The scale of that damage is hard to assess. After all, no government debt is particularly trusted at the moment, hence the surge in the gold price and in some commodity prices. No currency is particularly trusted, with the exception of the Swiss franc. My own instinct is that some sort of default may eventually be all to the good, for the disruption would force longer-term retrenchment and a return to fiscal responsibility. The worry must surely be that what happens will be more disruptive than anyone at present appreciates.
Light at the end of Ireland's tunnel
Something more encouraging. Could Ireland be the first eurozone turnaround? A paper by Dr Holger Schmieding at Berenberg Bank argues that it might.
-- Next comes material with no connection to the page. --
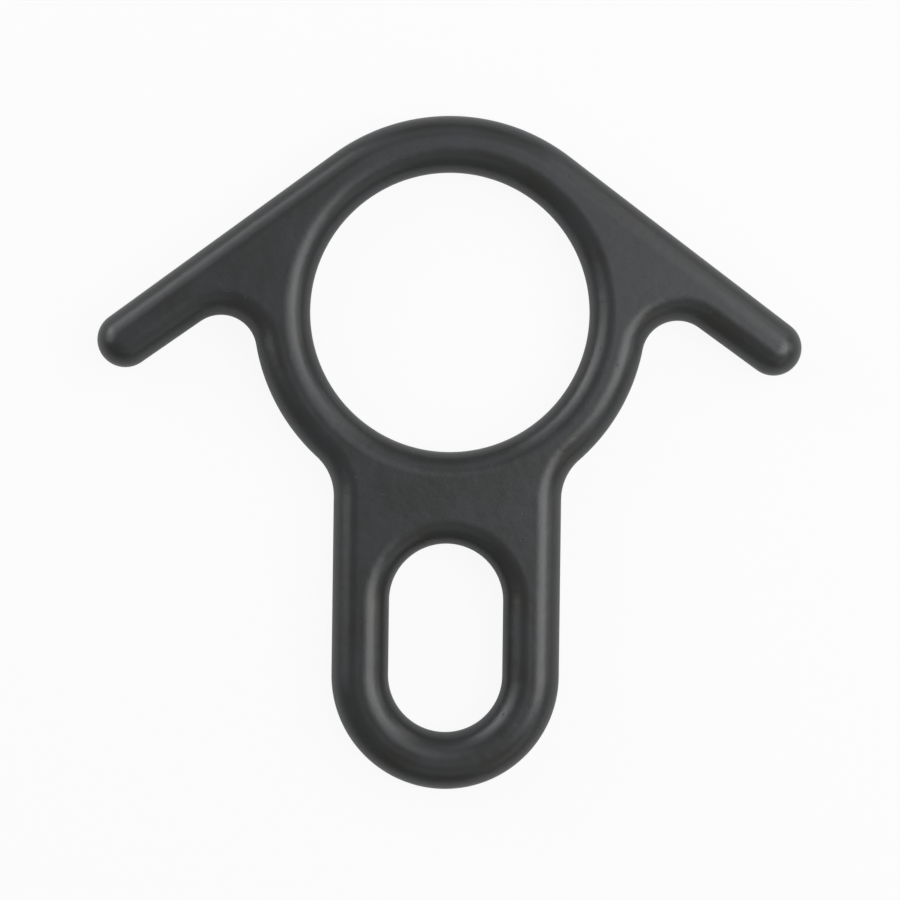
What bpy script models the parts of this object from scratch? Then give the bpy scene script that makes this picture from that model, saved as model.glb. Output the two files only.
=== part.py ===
"""Figure eight descender with ears: one forged and hard-anodised aluminium body.

The body lies flat on its back face. +X runs across the two ears, +Y runs from the
carabiner eye to the rope ring, and +Z is up through the thickness. The origin is
on the back face, under the centre of the body's outline box. Metres throughout.

Every stretch of the outline is a straight line or an arc, and each touches the next
at a tangent. The ears leave the ring's rim along its tangent, and two fillets lead
back from the ears to the ring and from the ring to the shank. One rounding runs
round the outer edge, the rope hole and the carabiner eye, front and back.
"""

import math

import bmesh
import bpy
from mathutils import Vector

# Driving dimensions of the section
THICKNESS = 0.0132
EDGE_RADIUS = 0.0064
LEAST_FLAT = 0.0002

# Driving dimensions of the rope ring
RING_HOLE_RADIUS = 0.0332
RING_STOCK = 0.0135

# Driving dimensions of the ears
EAR_SLOPE = math.radians(36.7)
EAR_TAPER = math.radians(1.3)
EAR_TIP_RADIUS = 0.0066
EAR_TIP_SPACING = 0.1542
CROTCH_FILLET_RADIUS = 0.0085

# Driving dimensions of the shank and the carabiner eye
WEB_HEIGHT = 0.0218
EYE_WIDTH = 0.0271
EYE_LENGTH = 0.0448
EYE_STOCK = 0.0135
NECK_FILLET_RADIUS = 0.0126

# Finish
ANODISED_GREY = (0.0260, 0.0265, 0.0262, 1.0)
ANODISED_ROUGHNESS = 0.38
ANODISED_METALLIC = 0.0

# Fineness of the solid
ARC_STEP = math.radians(6.5)
TIP_ARC_STEP = math.radians(12.0)
EDGE_STEPS = 4
WELD_DISTANCE = 0.00002

# Sizes that follow from the driving ones
RING_RIM_RADIUS = RING_HOLE_RADIUS + RING_STOCK
EYE_END_RADIUS = EYE_WIDTH / 2
SHANK_HALF_WIDTH = EYE_END_RADIUS + EYE_STOCK

# Directions of the right-hand ear, seen from the front
EAR_TOP_NORMAL = Vector((math.sin(EAR_SLOPE), math.cos(EAR_SLOPE)))
EAR_BASE_NORMAL = -Vector((math.sin(EAR_SLOPE - EAR_TAPER), math.cos(EAR_SLOPE - EAR_TAPER)))
EAR_BASE_ALONG = Vector((-EAR_BASE_NORMAL.y, EAR_BASE_NORMAL.x))

# Centres, measured from the centre of the rope ring
RING_CENTRE = Vector((0, 0))
EYE_TOP_CENTRE = Vector((0, -RING_HOLE_RADIUS - WEB_HEIGHT - EYE_END_RADIUS))
EYE_BASE_CENTRE = EYE_TOP_CENTRE - Vector((0, EYE_LENGTH - EYE_WIDTH))


def ear_tip_centre():
    """Centre of the right-hand tip: its circle touches the ear's upper edge from below."""
    across = EAR_TIP_SPACING / 2
    depth = RING_RIM_RADIUS - EAR_TIP_RADIUS
    return Vector((across, (depth - EAR_TOP_NORMAL.x * across) / EAR_TOP_NORMAL.y))


def crotch_centre():
    """Centre of the fillet that touches the ear's lower edge and the ring's rim."""
    below_ear = EAR_BASE_NORMAL.dot(ear_tip_centre()) + EAR_TIP_RADIUS + CROTCH_FILLET_RADIUS
    from_ring = RING_RIM_RADIUS + CROTCH_FILLET_RADIUS
    along_ear = math.sqrt(from_ring**2 - below_ear**2)
    return EAR_BASE_NORMAL * below_ear + EAR_BASE_ALONG * along_ear


def neck_centre():
    """Centre of the fillet that touches the ring's rim and the shank's side."""
    across = SHANK_HALF_WIDTH + NECK_FILLET_RADIUS
    from_ring = RING_RIM_RADIUS + NECK_FILLET_RADIUS
    return Vector((across, -math.sqrt(from_ring**2 - across**2)))


def angle_of(vector):
    return math.atan2(vector.y, vector.x)


def arc(centre, radius, start, end, step=ARC_STEP):
    """Points from angle start to angle end round a centre, both ends included."""
    count = max(1, round(abs(end - start) / step))
    angles = [start + (end - start) * i / count for i in range(count + 1)]
    return [centre + radius * Vector((math.cos(a), math.sin(a))) for a in angles]


def ear_tip():
    """The round end of the right-hand ear, with a point at its furthest reach."""
    upper = arc(ear_tip_centre(), EAR_TIP_RADIUS, angle_of(EAR_TOP_NORMAL), 0, TIP_ARC_STEP)
    lower = arc(ear_tip_centre(), EAR_TIP_RADIUS, 0, angle_of(EAR_BASE_NORMAL), TIP_ARC_STEP)
    return upper + lower


def right_half_outline():
    """The outline's right half, clockwise from the crown of the ring to the foot of the eye."""
    crotch = crotch_centre()
    neck = neck_centre()
    return (
        arc(RING_CENTRE, RING_RIM_RADIUS, math.pi / 2, angle_of(EAR_TOP_NORMAL))
        + ear_tip()
        + arc(crotch, CROTCH_FILLET_RADIUS, angle_of(-EAR_BASE_NORMAL), angle_of(-crotch))
        + arc(RING_CENTRE, RING_RIM_RADIUS, angle_of(crotch), angle_of(neck))
        + arc(neck, NECK_FILLET_RADIUS, angle_of(-neck), math.pi)
        + arc(EYE_BASE_CENTRE, SHANK_HALF_WIDTH, 0, -math.pi / 2)
    )


def without_repeats(points):
    """The closed loop without the points that two neighbouring stretches share."""
    kept = []
    for point in points:
        if not kept or (point - kept[-1]).length > WELD_DISTANCE:
            kept.append(point)
    return kept[:-1] if (kept[0] - kept[-1]).length < WELD_DISTANCE else kept


def outer_outline():
    right = right_half_outline()
    left = [Vector((-point.x, point.y)) for point in reversed(right)]
    return without_repeats(right + left)


def rope_hole():
    return without_repeats(arc(RING_CENTRE, RING_HOLE_RADIUS, 0, 2 * math.pi))


def carabiner_eye():
    upper = arc(EYE_TOP_CENTRE, EYE_END_RADIUS, 0, math.pi)
    lower = arc(EYE_BASE_CENTRE, EYE_END_RADIUS, math.pi, 2 * math.pi)
    return without_repeats(upper + lower)


def edge_radius():
    """The rounding of every edge, which leaves a narrow flat on the thinnest limb."""
    thinnest = min(THICKNESS, RING_STOCK, EYE_STOCK, 2 * EAR_TIP_RADIUS)
    return min(EDGE_RADIUS, (thinnest - LEAST_FLAT) / 2)


def outline_middle():
    """Half way between the crown of the ring and the foot of the eye."""
    heights = [point.y for point in outer_outline()]
    return Vector((0, (max(heights) + min(heights)) / 2))


def add_loop(curve, points):
    spline = curve.splines.new("POLY")
    spline.points.add(len(points) - 1)
    for target, point in zip(spline.points, points):
        target.co = (point.x, point.y, 0, 1)
    spline.use_cyclic_u = True


def rounded_plate(name, loops):
    """A flat curve of closed loops, filled, thickened and rounded at all its edges."""
    curve = bpy.data.curves.new(name, "CURVE")
    curve.dimensions = "2D"
    curve.fill_mode = "BOTH"
    curve.bevel_depth = edge_radius()
    curve.bevel_resolution = EDGE_STEPS
    curve.offset = -edge_radius()
    curve.extrude = THICKNESS / 2 - edge_radius()
    for loop in loops:
        add_loop(curve, loop)
    return bpy.data.objects.new(name, curve)


def closed_solid(plate, name, collection):
    """The plate as one closed mesh object, with its caps welded to its sides."""
    collection.objects.link(plate)
    bpy.context.view_layer.update()
    graph = bpy.context.evaluated_depsgraph_get()
    mesh = bpy.data.meshes.new_from_object(plate.evaluated_get(graph))
    mesh.name = name
    welded = bmesh.new()
    welded.from_mesh(mesh)
    bmesh.ops.remove_doubles(welded, verts=welded.verts, dist=WELD_DISTANCE)
    bmesh.ops.recalc_face_normals(welded, faces=welded.faces)
    welded.to_mesh(mesh)
    welded.free()
    mesh.shade_smooth()
    solid = bpy.data.objects.new(name, mesh)
    solid.matrix_world = plate.matrix_world
    collection.objects.link(solid)
    bpy.data.objects.remove(plate)
    return solid


def anodised_aluminium():
    material = bpy.data.materials.new("hard_anodised_grey")
    material.use_nodes = True
    shader = material.node_tree.nodes["Principled BSDF"]
    shader.inputs["Base Color"].default_value = ANODISED_GREY
    shader.inputs["Roughness"].default_value = ANODISED_ROUGHNESS
    shader.inputs["Metallic"].default_value = ANODISED_METALLIC
    material.diffuse_color = ANODISED_GREY
    return material


def clear_scene():
    for leftover in list(bpy.data.objects):
        bpy.data.objects.remove(leftover)


def main():
    clear_scene()
    collection = bpy.data.collections.new("figure_eight_descender")
    bpy.context.scene.collection.children.link(collection)
    middle = outline_middle()
    loops = [
        [point - middle for point in loop]
        for loop in (outer_outline(), rope_hole(), carabiner_eye())
    ]
    plate = rounded_plate("descender_outline", loops)
    plate.location.z = THICKNESS / 2
    body = closed_solid(plate, "descender_body", collection)
    body.data.materials.clear()
    body.data.materials.append(anodised_aluminium())


main()
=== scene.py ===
"""Finish, stage and camera for the forged figure eight descender, laid out as an add-on.

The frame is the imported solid. One fine surface stands for it, with the same outline and one
rounding at all its edges, and carries the hard-anodised finish. Metres throughout.
"""

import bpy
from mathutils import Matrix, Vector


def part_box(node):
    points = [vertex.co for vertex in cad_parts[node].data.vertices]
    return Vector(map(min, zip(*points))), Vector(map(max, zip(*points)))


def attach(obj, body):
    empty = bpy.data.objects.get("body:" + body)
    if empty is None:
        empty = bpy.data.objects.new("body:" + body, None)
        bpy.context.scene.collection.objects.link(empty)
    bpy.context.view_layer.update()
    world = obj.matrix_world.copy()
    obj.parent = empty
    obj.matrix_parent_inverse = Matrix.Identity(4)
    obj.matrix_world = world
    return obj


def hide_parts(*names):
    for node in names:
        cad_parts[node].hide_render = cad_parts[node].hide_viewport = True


bl_info = {
    "name": "Forged figure eight descender",
    "version": (1, 0, 0),
    "blender": (4, 5, 0),
    "location": "3D View > Sidebar > Descender",
    "description": "Builds the descender's forged surface, its anodised finish and a pale studio",
    "category": "Object",
}

import math
from dataclasses import dataclass

import bpy
import numpy as np
from bpy.props import FloatProperty, FloatVectorProperty, IntProperty, PointerProperty
from mathutils import Euler, Vector
from mathutils.geometry import delaunay_2d_cdt

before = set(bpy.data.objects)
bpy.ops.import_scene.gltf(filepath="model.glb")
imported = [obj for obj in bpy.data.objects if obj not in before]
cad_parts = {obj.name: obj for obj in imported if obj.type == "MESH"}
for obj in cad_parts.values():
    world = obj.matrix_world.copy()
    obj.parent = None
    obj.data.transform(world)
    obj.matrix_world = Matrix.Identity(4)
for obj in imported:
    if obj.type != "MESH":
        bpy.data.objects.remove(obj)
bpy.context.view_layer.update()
BODY_NODE = "descender_body"
BODY_LOW, BODY_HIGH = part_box(BODY_NODE)

# How the object stands in the photograph
PICTURE_SIDE_PX = 900
RING_CENTRE_PX = (449.87, 312.39)
PIXEL_SIZE = 0.0002378
OBJECT_TURN = math.radians(0.75)
SENSOR_WIDTH_MM = 36

# Fineness of the surface: the steps in an arc, and three lengths given in outline steps
LEAST_ARC_STEPS = 6
STRAIGHT_STEP = 2
FACE_SPACING = 4
SAME_POINT = 0.01

# Settings of Blender's triangulation
WHOLE_HULL = 0
TRIANGULATION_TOLERANCE = 1e-9

# Fineness of the noises, and the grain's share in the relief
GRAIN_DETAIL = 2
RIPPLE_DETAIL = 1
MOTTLE_DETAIL = 6
GRAIN_SHARE = 0.3

# Pits and specks: the share of points without one, and its floor and rim in point spacings
WITHOUT_PIT = 0.80
PIT_RADII = (0.06, 0.14)
WITHOUT_SPECK = 0.93
SPECK_RADII = (0.03, 0.08)

# Stretches of the mottle over which pits set in, the tone changes and the gloss changes
PITTED_MOTTLE = (0.50, 0.58)
TONE_MOTTLE = (0.35, 0.65)
GLOSS_MOTTLE = (0.3, 0.7)
GLOSS_CHANGE = 0.02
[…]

He notes that while the banking problems remain serious, the country has four advantages over the other weak eurozone members.
It has a strong export sector, inherent flexibility, the possibility of recovering some of the funds pumped into the banking system, and creditors who understand its problems in a way that they do not understand those of southern European countries. He thinks that given reasonable growth it might be able to finance itself from the markets at a reasonable interest rate by the second half of next year.
I would add two other things. One is that the Bank of Ireland refinancing has gone better than expected, leaving the government with only a small stake on its hands. The other is that the new census results show that the population in April was 100,000 more than the highest pre-census estimates.
A reader pointed this out to me and noted that both employment and growth may well be revised upward as more data becomes available. Things are of course still serious; but not quite as dire as people thought.